Consider the example of the set of perfect squares within the natural numbers:
S = \big\{x \in \mathbb{N} \,|\, \text{there exists a } y \in \mathbb{N} \text{ such that } x = y^2\big\}
This notation expresses the set of perfect squares, but it can be rewritten using a function to make it more concise.
To express the set of perfect squares in set-builder notation using functions, we can define the function f(y) as f(y) = y^2 and the universe of discourse X as X = \mathbb{N}. Then, the set of perfect squares can be written in set-builder notation as:
S = \big\{y^2 \,|\, y \in \mathbb{N}\big\}
This reads as “the set of all y squared such that y is a natural number.”

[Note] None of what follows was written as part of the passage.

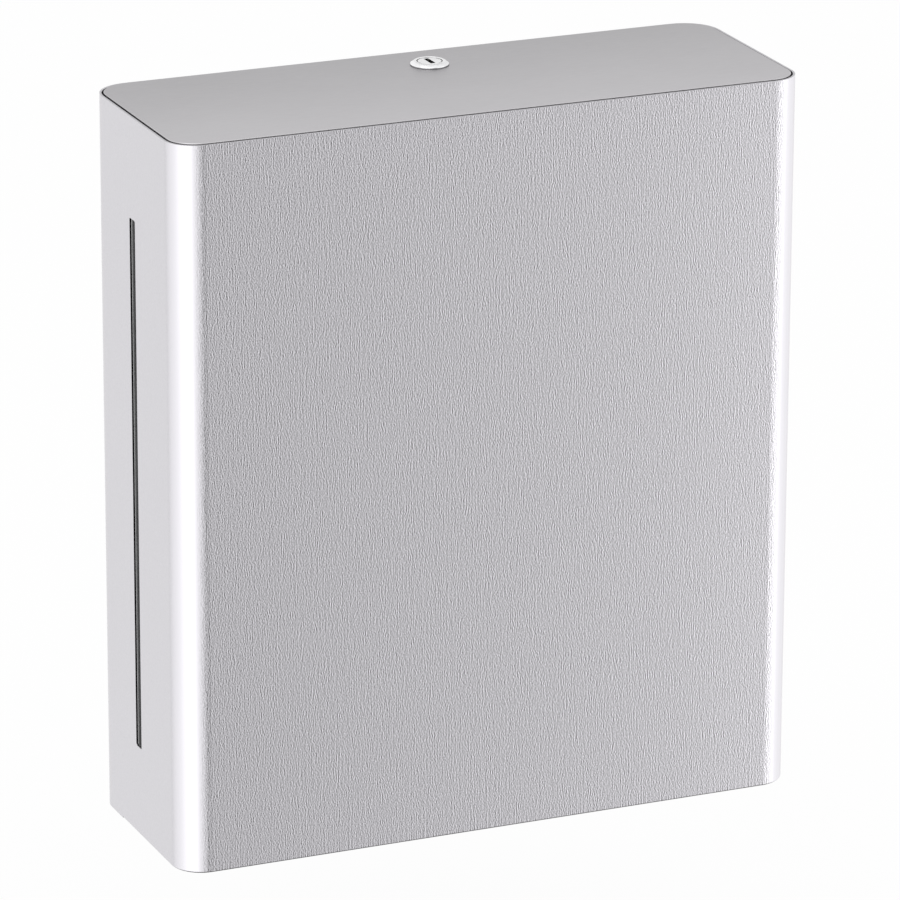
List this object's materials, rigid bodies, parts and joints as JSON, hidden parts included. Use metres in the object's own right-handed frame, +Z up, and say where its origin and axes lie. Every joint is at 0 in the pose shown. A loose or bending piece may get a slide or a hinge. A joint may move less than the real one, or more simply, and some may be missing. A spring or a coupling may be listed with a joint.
{
  "type": "paper towel dispenser",
  "caption": "Wall-mounted brushed steel folded-towel dispenser with a hinged cover, cam lock in the top, side level slots and an outlet in the tray.",
  "frame": {"origin": "middle of the underside, at the height of the cover's and the chassis's lower edges", "axes": "+Z up, +Y towards the wall, X across the front"},
  "size_m": [0.29, 0.105, 0.3273],
  "materials": {
    "cover_steel": "vertical fine brushed stainless",
    "inner_steel": "mill-finish stainless sheet",
    "zinc_steel": "bright zinc plate",
    "lock_chrome": "polished chrome plate",
    "wafer_brass": "stamped brass",
    "spacer_nylon": "natural nylon",
    "buffer_rubber": "moulded rubber"
  },
  "bodies": {
    "chassis": {"back_plate": "inner_steel", "towel_tray": "inner_steel", "tray_rivets": "zinc_steel", "strike_plate": "inner_steel", "strike_rivets": "zinc_steel", "hinge_pin_left": "zinc_steel", "hinge_pin_right": "zinc_steel", "hinge_clip_left": "zinc_steel", "hinge_clip_right": "zinc_steel", "hinge_washer_left": "spacer_nylon", "hinge_washer_right": "spacer_nylon", "buffer_left": "buffer_rubber", "buffer_right": "buffer_rubber"},
    "cover": {"cover_wrap": "cover_steel", "top_plate": "cover_steel", "cross_bar": "inner_steel", "hinge_lug_left": "inner_steel", "hinge_lug_right": "inner_steel", "lock_housing": "lock_chrome", "lock_washer": "zinc_steel", "lock_nut": "zinc_steel"},
    "lock_plug": {"lock_plug": "lock_chrome", "lock_wafers": "wafer_brass", "lock_cam": "zinc_steel", "cam_washer": "zinc_steel", "cam_screw": "zinc_steel"}
  },
  "joints": [
    {"name": "cover_hinge", "type": "hinge", "parent": "chassis", "child": "cover", "pos_m": [0, 0.041, 0.0045], "axis": [1, 0, 0], "range_deg": [0, 90]},
    {"name": "lock_turn", "type": "hinge", "parent": "cover", "child": "lock_plug", "pos_m": [0.003, 0.0275, 0.316], "axis": [0, 0, -1], "range_deg": [0, 90]}
  ]
}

This example demonstrates how the function form of set-builder notation can be used to define sets where the elements are functions of other elements.

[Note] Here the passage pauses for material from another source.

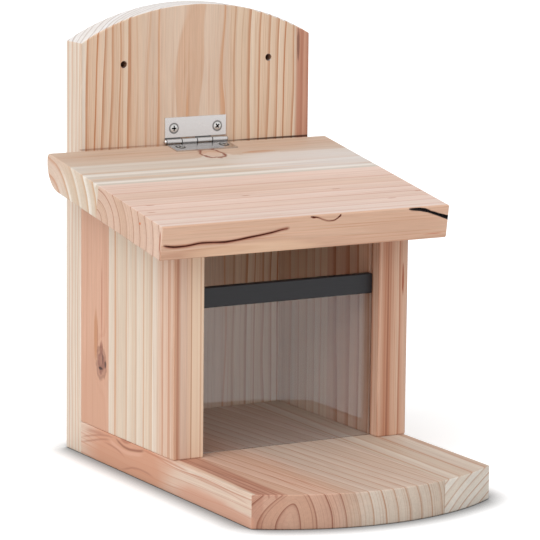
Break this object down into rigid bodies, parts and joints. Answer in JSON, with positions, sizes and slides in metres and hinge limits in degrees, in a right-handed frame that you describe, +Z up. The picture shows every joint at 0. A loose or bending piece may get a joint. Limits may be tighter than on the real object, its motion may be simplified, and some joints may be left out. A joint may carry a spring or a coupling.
{
  "type": "squirrel feeder box",
  "caption": "Wooden feeder box for squirrels with a hinged sloping lid, a clear front pane, an arched backboard and a deep bowed base as a platform.",
  "frame": {"origin": "on the ground under the middle plane of the boards, midway between the base's front edge and the backboard's rear face", "axes": "+X across the box to its right as seen from the front, +Y from the front towards the wall, +Z up"},
  "size_m": [0.172, 0.231, 0.2445],
  "materials": {
    "backboard_wood": "planed softwood, bare",
    "base_wood": "planed softwood, bare",
    "side_wood": "planed softwood, bare",
    "lid_wood": "planed softwood, bare",
    "clear_pane": "clear acrylic",
    "rail_plastic": "black satin",
    "hinge_steel": "satin steel",
    "screw_steel": "plated steel"
  },
  "bodies": {
    "box": {"backboard": "backboard_wood", "base_board": "base_wood", "left_side_panel": "side_wood", "right_side_panel": "side_wood", "hinge_wall_leaf": "hinge_steel", "hinge_pin": "hinge_steel", "hinge_wall_screws": "screw_steel", "back_to_side_screws": "screw_steel", "back_to_base_screws": "screw_steel", "base_to_side_screws": "screw_steel"},
    "lid": {"roof_lid": "lid_wood", "hinge_lid_leaf": "hinge_steel", "hinge_lid_screws": "screw_steel"},
    "pane": {"front_pane": "clear_pane", "pane_rail": "rail_plastic"}
  },
  "joints": [
    {"name": "lid_hinge", "type": "hinge", "parent": "box", "child": "lid", "pos_m": [-0.001, 0.09585, 0.1694], "axis": [-1, 0, 0], "range_deg": [0, 101]},
    {"name": "pane_slide", "type": "slide", "parent": "box", "child": "pane", "axis": [0, 0, 1], "range_m": [0, 0.025]}
  ]
}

A set S described in set-builder notation has the general form:
S = \big\{f(x) \,|\, x \in X \text{ and } P(x)\big\}
Here:
f(x) is a function that takes an element x as input and produces a value as output.
x \in X specifies that x belongs to a pre-existing set X (the universe of discourse).
P(x) is a predicate that specifies a condition that x must satisfy. This part is optional. If no additional condition is needed, it can be omitted.
Examples
Following are some examples of defining sets using the function form of set-builder notation:
Even Integers:
Let f(x) = 2x (the function) and X = \mathbb{Z} (the universe of discourse).
The set of even integers can be defined as \{2x \,|\, x \in \mathbb{Z}\}.
This reads as “the set of all 2x such that x is an integer.” Here, P(x) is omitted.
Odd Integers:
Let f(x) = 2x + 1 (the function) and X = \mathbb{Z} (the universe of discourse).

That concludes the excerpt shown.